Start INPUT MATERIAL

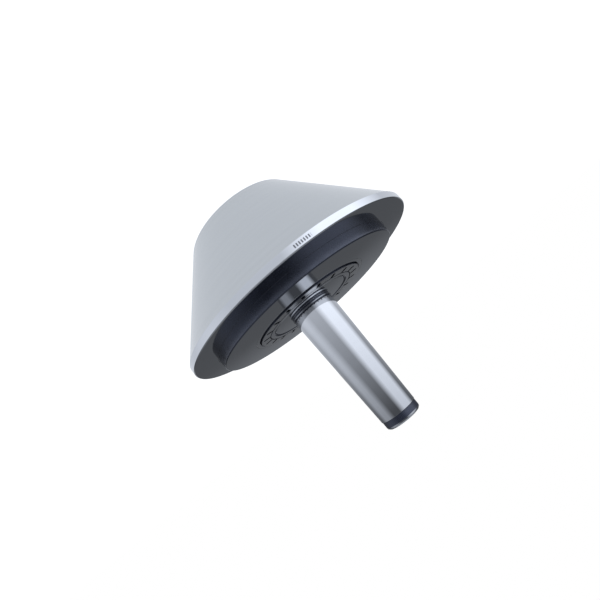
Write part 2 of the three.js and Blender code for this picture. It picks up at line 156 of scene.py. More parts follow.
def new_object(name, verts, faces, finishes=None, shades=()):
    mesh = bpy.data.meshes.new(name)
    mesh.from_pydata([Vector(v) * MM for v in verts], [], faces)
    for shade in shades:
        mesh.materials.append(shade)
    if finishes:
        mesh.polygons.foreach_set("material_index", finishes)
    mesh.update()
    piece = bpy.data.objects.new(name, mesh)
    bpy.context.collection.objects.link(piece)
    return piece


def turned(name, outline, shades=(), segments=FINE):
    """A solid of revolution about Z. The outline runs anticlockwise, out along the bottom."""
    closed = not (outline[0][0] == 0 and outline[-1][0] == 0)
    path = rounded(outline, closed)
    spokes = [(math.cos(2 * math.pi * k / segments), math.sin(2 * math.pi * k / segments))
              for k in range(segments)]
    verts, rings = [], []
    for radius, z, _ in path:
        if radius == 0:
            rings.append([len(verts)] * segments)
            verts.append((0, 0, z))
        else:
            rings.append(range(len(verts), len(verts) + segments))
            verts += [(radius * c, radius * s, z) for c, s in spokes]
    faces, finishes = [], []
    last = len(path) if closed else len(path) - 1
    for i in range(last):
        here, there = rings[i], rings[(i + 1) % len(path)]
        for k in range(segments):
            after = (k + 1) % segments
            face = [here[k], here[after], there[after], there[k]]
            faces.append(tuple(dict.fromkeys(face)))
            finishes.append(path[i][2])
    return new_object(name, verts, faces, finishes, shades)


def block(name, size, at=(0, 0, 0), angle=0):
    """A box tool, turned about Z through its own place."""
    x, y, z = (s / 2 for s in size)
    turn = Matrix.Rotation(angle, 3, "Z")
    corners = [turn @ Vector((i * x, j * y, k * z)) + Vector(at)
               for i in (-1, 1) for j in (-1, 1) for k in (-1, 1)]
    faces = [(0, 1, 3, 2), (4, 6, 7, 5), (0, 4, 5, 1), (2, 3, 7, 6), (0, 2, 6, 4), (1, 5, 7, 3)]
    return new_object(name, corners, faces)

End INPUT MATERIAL
Start INPUT MATERIAL

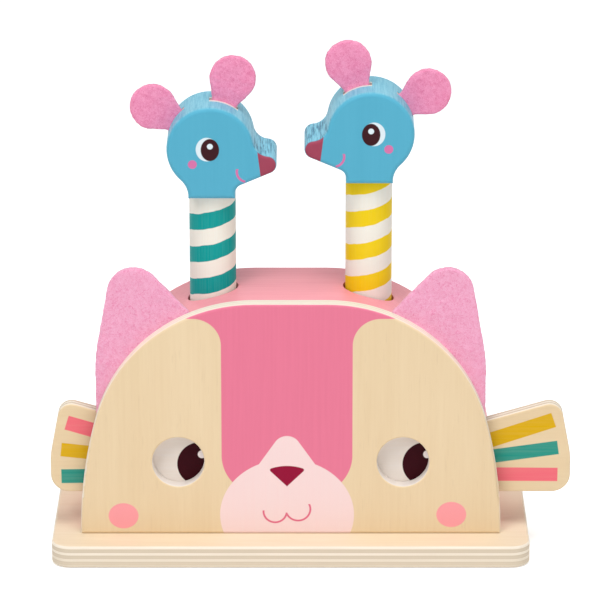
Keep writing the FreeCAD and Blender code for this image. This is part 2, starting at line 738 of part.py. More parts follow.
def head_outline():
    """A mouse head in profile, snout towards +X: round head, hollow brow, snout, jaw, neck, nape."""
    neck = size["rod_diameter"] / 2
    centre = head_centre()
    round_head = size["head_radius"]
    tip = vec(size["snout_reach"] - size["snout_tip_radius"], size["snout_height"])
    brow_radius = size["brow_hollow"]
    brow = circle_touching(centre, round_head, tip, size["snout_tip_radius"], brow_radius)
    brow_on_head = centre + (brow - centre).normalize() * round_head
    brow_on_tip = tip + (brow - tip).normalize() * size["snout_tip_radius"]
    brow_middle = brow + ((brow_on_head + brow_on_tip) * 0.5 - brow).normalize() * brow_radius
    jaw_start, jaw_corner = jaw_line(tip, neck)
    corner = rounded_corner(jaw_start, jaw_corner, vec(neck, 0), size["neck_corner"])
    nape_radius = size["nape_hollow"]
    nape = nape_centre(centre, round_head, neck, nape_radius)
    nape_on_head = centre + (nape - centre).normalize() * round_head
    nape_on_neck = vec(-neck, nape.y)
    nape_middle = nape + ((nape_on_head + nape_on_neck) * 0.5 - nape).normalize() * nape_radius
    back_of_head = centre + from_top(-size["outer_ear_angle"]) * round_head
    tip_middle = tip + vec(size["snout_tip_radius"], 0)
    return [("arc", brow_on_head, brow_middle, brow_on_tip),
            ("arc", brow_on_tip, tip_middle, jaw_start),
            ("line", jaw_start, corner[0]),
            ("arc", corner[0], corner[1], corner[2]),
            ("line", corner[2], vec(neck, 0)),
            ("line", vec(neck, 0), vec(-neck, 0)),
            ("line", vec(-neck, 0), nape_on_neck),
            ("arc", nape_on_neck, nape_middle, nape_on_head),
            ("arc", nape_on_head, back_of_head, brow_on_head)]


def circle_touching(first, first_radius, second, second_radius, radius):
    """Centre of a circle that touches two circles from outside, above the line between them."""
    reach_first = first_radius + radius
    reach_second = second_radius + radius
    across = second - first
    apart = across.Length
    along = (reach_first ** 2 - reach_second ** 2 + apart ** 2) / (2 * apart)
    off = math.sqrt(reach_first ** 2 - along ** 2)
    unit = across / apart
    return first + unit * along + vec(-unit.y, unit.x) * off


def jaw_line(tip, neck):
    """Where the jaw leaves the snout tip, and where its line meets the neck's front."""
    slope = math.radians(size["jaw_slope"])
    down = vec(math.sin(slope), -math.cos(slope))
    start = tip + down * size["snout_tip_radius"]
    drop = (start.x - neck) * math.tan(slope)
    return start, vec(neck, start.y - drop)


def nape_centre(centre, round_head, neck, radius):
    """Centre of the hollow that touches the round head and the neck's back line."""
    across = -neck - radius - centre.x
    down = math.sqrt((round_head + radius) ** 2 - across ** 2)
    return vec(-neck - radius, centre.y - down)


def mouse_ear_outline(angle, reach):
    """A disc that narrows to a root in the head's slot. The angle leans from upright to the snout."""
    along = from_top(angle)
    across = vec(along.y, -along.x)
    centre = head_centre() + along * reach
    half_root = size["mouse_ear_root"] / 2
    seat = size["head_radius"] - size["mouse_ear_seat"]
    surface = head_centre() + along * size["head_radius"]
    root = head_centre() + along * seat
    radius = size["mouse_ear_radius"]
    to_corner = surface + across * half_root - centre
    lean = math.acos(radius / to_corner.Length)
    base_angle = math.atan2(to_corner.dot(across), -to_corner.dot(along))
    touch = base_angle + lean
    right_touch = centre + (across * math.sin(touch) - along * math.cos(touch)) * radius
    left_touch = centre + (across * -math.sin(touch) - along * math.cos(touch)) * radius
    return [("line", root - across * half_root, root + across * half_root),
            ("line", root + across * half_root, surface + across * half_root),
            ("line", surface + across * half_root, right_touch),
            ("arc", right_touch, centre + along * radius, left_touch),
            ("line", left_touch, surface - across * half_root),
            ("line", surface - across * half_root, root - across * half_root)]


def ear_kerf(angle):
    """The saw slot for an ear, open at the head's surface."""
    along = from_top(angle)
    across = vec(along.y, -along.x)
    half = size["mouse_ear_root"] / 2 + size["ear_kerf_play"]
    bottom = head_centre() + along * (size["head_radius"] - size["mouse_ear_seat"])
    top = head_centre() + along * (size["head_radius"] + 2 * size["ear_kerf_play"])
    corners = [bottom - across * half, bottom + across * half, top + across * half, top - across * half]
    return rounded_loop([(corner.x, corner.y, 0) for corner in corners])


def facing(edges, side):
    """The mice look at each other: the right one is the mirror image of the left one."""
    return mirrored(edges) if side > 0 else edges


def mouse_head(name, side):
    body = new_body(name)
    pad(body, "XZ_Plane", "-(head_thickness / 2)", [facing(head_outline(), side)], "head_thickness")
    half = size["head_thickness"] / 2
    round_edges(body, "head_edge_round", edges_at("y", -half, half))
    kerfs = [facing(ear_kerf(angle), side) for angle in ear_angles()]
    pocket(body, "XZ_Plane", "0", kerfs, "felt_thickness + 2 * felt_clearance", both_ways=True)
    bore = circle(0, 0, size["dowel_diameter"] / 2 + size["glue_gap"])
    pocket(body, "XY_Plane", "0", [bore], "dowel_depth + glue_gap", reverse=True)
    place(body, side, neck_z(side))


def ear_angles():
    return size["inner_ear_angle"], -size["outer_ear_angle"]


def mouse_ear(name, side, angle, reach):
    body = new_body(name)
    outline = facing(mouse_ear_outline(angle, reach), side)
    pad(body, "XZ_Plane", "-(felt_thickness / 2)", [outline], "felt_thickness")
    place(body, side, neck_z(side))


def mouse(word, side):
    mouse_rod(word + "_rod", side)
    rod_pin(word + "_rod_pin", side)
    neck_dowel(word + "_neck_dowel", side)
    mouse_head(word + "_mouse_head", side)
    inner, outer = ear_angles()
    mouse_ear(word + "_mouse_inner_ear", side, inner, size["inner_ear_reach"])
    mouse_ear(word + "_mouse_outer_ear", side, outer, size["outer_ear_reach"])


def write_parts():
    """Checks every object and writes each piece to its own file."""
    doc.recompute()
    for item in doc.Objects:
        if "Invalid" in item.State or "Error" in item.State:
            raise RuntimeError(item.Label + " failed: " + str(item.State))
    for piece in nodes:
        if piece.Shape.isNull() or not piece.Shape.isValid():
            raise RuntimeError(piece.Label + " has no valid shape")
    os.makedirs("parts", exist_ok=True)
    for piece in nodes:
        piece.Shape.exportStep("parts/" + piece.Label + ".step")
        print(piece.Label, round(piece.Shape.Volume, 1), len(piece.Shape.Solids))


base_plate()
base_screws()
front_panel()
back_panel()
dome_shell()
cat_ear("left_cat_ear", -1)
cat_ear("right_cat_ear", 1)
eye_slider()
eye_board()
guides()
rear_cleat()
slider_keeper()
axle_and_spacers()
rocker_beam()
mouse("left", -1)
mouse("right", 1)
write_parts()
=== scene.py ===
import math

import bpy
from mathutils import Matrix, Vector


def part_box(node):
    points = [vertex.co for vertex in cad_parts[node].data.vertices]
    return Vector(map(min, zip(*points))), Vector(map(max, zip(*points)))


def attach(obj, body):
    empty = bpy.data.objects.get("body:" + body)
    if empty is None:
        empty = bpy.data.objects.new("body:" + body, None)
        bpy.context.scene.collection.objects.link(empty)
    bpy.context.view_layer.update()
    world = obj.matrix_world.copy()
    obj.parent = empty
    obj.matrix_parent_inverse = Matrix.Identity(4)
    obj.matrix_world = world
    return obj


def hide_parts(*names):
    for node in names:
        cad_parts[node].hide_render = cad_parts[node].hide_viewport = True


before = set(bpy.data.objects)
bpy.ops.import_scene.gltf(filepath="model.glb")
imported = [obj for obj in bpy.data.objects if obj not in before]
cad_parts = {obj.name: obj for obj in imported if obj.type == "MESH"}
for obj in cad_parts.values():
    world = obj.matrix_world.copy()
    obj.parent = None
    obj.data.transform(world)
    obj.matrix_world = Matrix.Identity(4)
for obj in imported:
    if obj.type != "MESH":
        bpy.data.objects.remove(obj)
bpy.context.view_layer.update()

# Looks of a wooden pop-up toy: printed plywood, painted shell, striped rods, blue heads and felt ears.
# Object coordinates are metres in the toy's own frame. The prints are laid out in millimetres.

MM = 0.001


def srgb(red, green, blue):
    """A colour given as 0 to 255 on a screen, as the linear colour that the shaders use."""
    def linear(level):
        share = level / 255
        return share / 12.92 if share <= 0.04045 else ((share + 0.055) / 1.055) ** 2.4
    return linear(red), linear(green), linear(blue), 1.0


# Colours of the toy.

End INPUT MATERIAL
Start INPUT MATERIAL

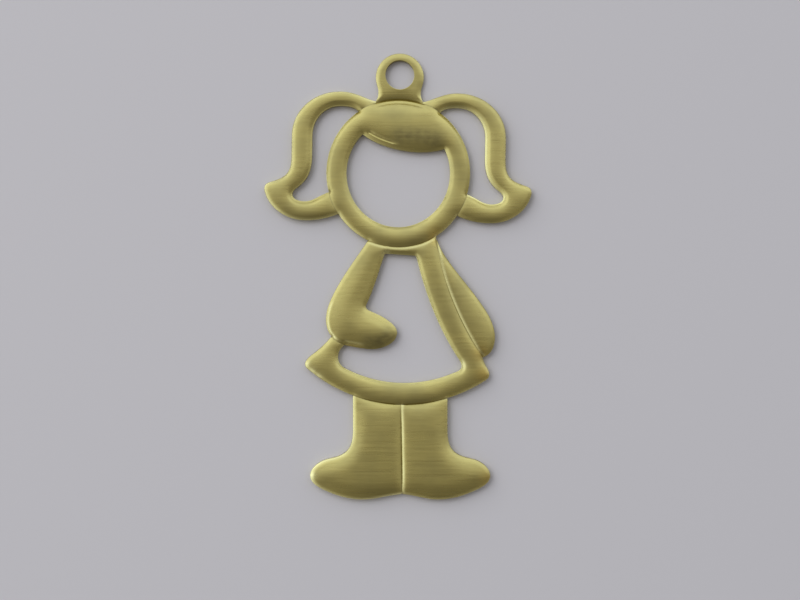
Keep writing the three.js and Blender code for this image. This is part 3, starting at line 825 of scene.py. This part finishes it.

End INPUT MATERIAL

§ WHAT THIS TASK INVOLVES:
Reproduce the lines exactly, from the line that contains "base_plate()" through the line that contains "return linear(red), linear(green), linear(blue), 1.0", and nothing more.

§ SOLVED PROBLEM:
base_plate()
base_screws()
front_panel()
back_panel()
dome_shell()
cat_ear("left_cat_ear", -1)
cat_ear("right_cat_ear", 1)
eye_slider()
eye_board()
guides()
rear_cleat()
slider_keeper()
axle_and_spacers()
rocker_beam()
mouse("left", -1)
mouse("right", 1)
write_parts()
=== scene.py ===
import math

import bpy
from mathutils import Matrix, Vector


def part_box(node):
    points = [vertex.co for vertex in cad_parts[node].data.vertices]
    return Vector(map(min, zip(*points))), Vector(map(max, zip(*points)))


def attach(obj, body):
    empty = bpy.data.objects.get("body:" + body)
    if empty is None:
        empty = bpy.data.objects.new("body:" + body, None)
        bpy.context.scene.collection.objects.link(empty)
    bpy.context.view_layer.update()
    world = obj.matrix_world.copy()
    obj.parent = empty
    obj.matrix_parent_inverse = Matrix.Identity(4)
    obj.matrix_world = world
    return obj


def hide_parts(*names):
    for node in names:
        cad_parts[node].hide_render = cad_parts[node].hide_viewport = True


before = set(bpy.data.objects)
bpy.ops.import_scene.gltf(filepath="model.glb")
imported = [obj for obj in bpy.data.objects if obj not in before]
cad_parts = {obj.name: obj for obj in imported if obj.type == "MESH"}
for obj in cad_parts.values():
    world = obj.matrix_world.copy()
    obj.parent = None
    obj.data.transform(world)
    obj.matrix_world = Matrix.Identity(4)
for obj in imported:
    if obj.type != "MESH":
        bpy.data.objects.remove(obj)
bpy.context.view_layer.update()

# Looks of a wooden pop-up toy: printed plywood, painted shell, striped rods, blue heads and felt ears.
# Object coordinates are metres in the toy's own frame. The prints are laid out in millimetres.

MM = 0.001


def srgb(red, green, blue):
    """A colour given as 0 to 255 on a screen, as the linear colour that the shaders use."""
    def linear(level):
        share = level / 255
        return share / 12.92 if share <= 0.04045 else ((share + 0.055) / 1.055) ** 2.4
    return linear(red), linear(green), linear(blue), 1.0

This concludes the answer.